Quant au temps de réponse, il devrait être compris entre 5 et 10 secondes, soit un temps plus court que pour une Step terrestre. Il s'agit de disposer d'une adduction pour le pompage et d'une autre pour le turbinage, l'objectif défini avec Alstom - membre du consortium chargé du projet - étant de concevoir un système à réponse rapide, nécessaire pour les zones non interconnectées.
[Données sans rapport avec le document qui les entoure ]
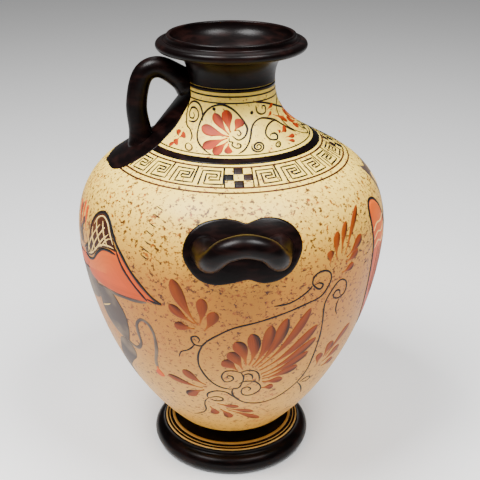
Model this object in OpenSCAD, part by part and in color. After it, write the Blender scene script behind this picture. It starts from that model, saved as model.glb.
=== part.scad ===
// Three-handled water jar (hydria) of thrown and luted clay.
// Origin: centre of the foot's resting face, on the table. +Z is up.
// The painted front faces +X, the upright back handle stands on -X,
// and the two side handles stand on +Y and -Y.

/* [Foot] */
// Outside diameter of the foot disc
foot_d = 113.6; // [90:0.2:140]
// Height of the foot, from the table to the seat of the belly
foot_h = 24; // [20:0.5:40]
// Thickness of the rounded edge of the disc
foot_edge_t = 13; // [9:0.5:16]
// Diameter of the stem where the belly seats on it
stem_d = 66; // [50:1:76]
// Diameter of the outermost painted ring, where the top of the disc starts to slope
foot_top_d = 99.4; // [80:0.2:110]
// Width of the resting ring under the foot
rest_w = 10; // [6:0.5:16]
// Depth of the hollow turned out under the foot
foot_hollow = 9; // [4:0.5:12]

/* [Body] */
// Largest outside diameter of the belly
belly_d = 206.4; // [165:0.2:260]
// Height of the belly, from its seat to the widest place
belly_h = 149; // [115:0.5:190]
// Outside diameter of the belly just above its turned-in base
base_d = 84.4; // [78:0.2:110]
// Height of the turned-in base, from the seat
base_rise = 4; // [3:0.5:8]
// Height of the shoulder, from the widest place to the seam with the neck
shoulder_h = 47; // [38:0.5:60]
// Outside diameter of the seam between shoulder and neck
seam_d = 157.2; // [120:0.2:160]
// Rise of the pot wall at that seam, in degrees above level
seam_rise = 31.4; // [20:0.2:40]
// Thickness of the pot wall
wall = 5.5; // [4:0.25:7]
// Thickness of the floor inside the belly
floor_t = 7; // [5:0.5:10]

/* [Neck and mouth] */
// Height of the neck, from the shoulder seam to the throat
neck_h = 50.6; // [40:0.2:64]
// Outside diameter of the throat, the narrowest place
throat_d = 56.4; // [48:0.2:66]
// Height of the mouth, from the throat to the crest
mouth_h = 29.4; // [24:0.2:36]
// Outside diameter of the lip
mouth_d = 97; // [86:0.5:118]
// Thickness of the rounded lip
lip_t = 6; // [4:0.5:8]
// Diameter of the raised crest around the opening, to its middle
crest_d = 80.4; // [70:0.2:82]
// Height of the crest above the lip
crest_rise = 4; // [3:0.25:6]

/* [Handles] */
// Diameter of the handle rods
rod_d = 13.6; // [10:0.2:17]
// Distance from the pot's axis to the middle of the back handle's upright
back_reach = 61.4; // [54:0.2:72]
// How far the back handle's arch rises above the throat, to the middle of the rod
arch_rise = 8; // [4:0.5:9]
// Place of the back handle's foot along the curve from shoulder seam to throat
back_foot_at = 0.25; // [0.2:0.01:0.35]
// Half the distance between the two roots of a side handle
side_half_span = 21; // [18:0.5:30]
// How far the middle of a side handle stands out from the shoulder
side_reach = 21.5; // [18:0.5:28]
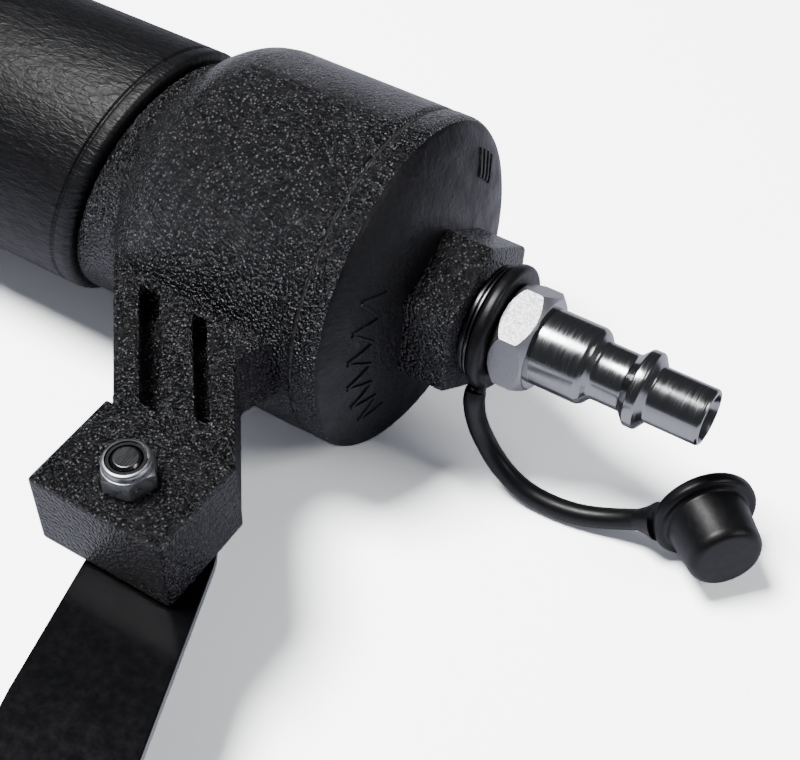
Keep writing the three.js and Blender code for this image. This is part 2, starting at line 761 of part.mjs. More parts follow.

Des machines à vitesse variable - innovation développée par Alstom - permettront de lisser les fluctuations de puissance.

L'usine projetée en Guadeloupe serait soit souterraine, soit préfabriquée et amenée par flottaison, comme c'est déjà le cas pour certaines centrales hydroélectriques américaines, ce schéma pouvant en principe être reproduit sur tous les types de sites.

Quant au calendrier, je rappelle que l'Ademe a lancé son appel à manifestation d'intérêt en avril, que nous avons procédé à des études de reconnaissance que nous lui avons soumises en octobre, l'agence devant en principe nous demander maintenant d'approfondir le projet.

Nous pensons connaître la décision de financement du commissariat général aux investissements au cours de l'été 2012, les grands travaux nécessaires pouvant alors, en cas d'accord, débuter en vue d'une mise en service vers 2017.

Le coût de la centrale est estimé à 250 millions d'euros hors raccordement et nous discutons avec la commission de régulation de l'énergie pour choisir le modèle définitif de valorisation sur ce type d'installation ; 150 millions d'euros peuvent être valorisés au travers de la contribution au service public d'électricité, nous conduisant à demander 100 millions d'euros de subventions, dont 30 venant de l'appel à manifestation d'intérêt (AMI), 20 millions des collectivités territoriales et 50 du Feder.